The top court noted that the DERC in November 2019 allowed depreciation at the rate of 6 per cent per annum in respect of the plant only up to financial year 2017-2018, resulting in a cumulative depreciation of Rs 83.34 crore. 

“The remaining capital cost of approximately Rs 94.59 crores together with carrying cost, was not allowed to be passed through in tariff, on the ground that plant has ceased to supply electricity to the consumers after March 2018,” the bench noted.

The commission’s order was challenged by the TPDDL.

APTEL in February 2025 held that the DERC itself had fixed the useful life of the plant at 15 years and had computed the capital cost on that basis and therefore, the depreciation cost cannot be restricted only to six years.

APTEL set aside the DERC’s order and remanded the matter to it with a direction to allow recovery of the entire capital cost of the plant by way of depreciation over the useful life of the plant for 15 years.

The DERC then moved the apex court, challenging the APTEL’s order.

The top court noted that the DERC, while computing the capital cost of the plant for determination of the final tariff generated, had in August 2017 found that useful life of the plant was 15 years.
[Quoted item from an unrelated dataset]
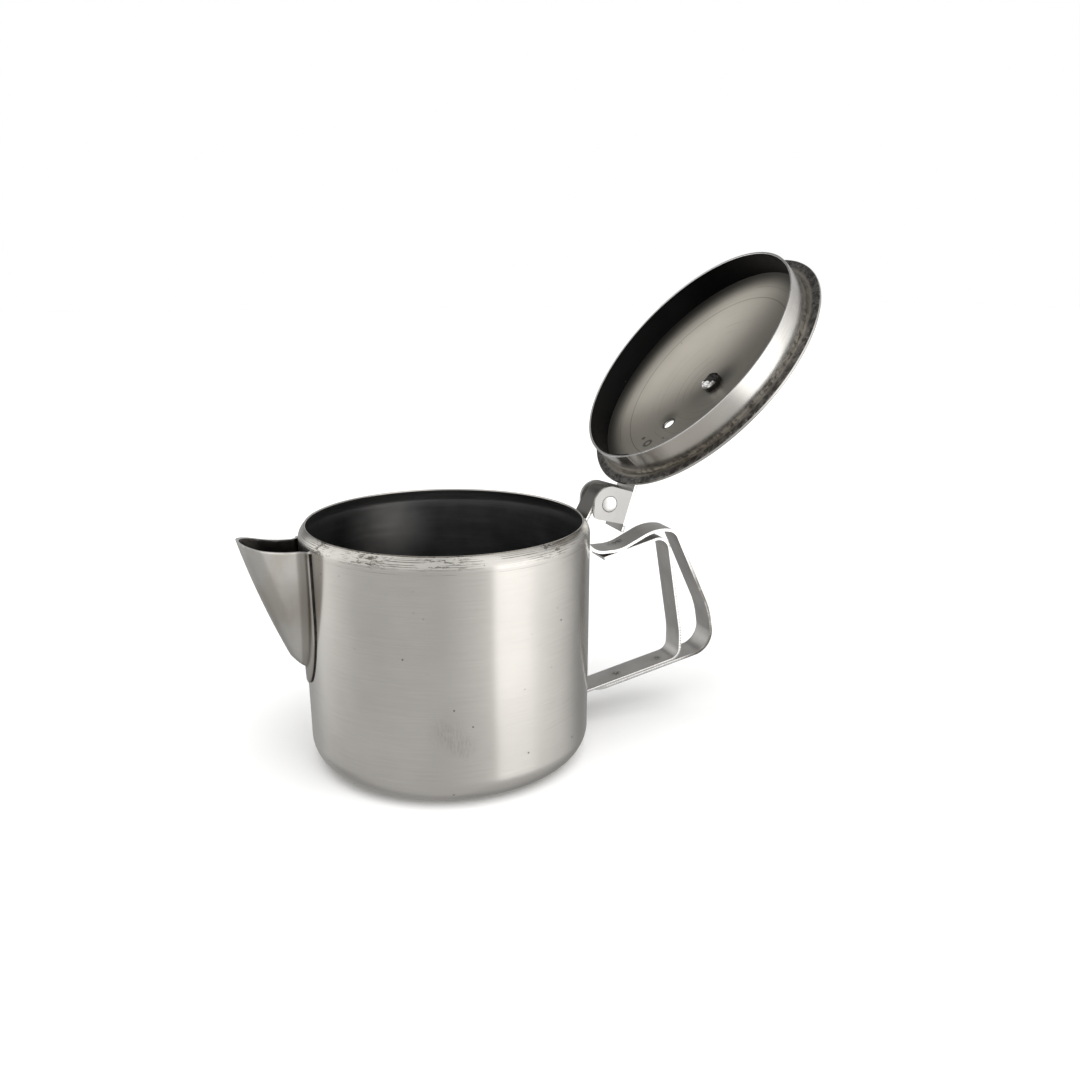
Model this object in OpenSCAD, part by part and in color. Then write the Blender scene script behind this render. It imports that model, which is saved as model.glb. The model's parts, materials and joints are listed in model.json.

It said the DERC in its August 2017 order, which was not challenged by the TPDDL, approved the PPA only for six years from the date of commercial operation till March 2018. 

“For the foregoing reasons, the substantial questions of law which arise for consideration in this appeal, are answered in favour of the Commission and against the TPDDL. The impugned judgment dated February 10, 2025 passed by the APTEL is set aside and order dated November 11, 2019 passed by the Commission is restored,” the bench said, while allowing the appeal.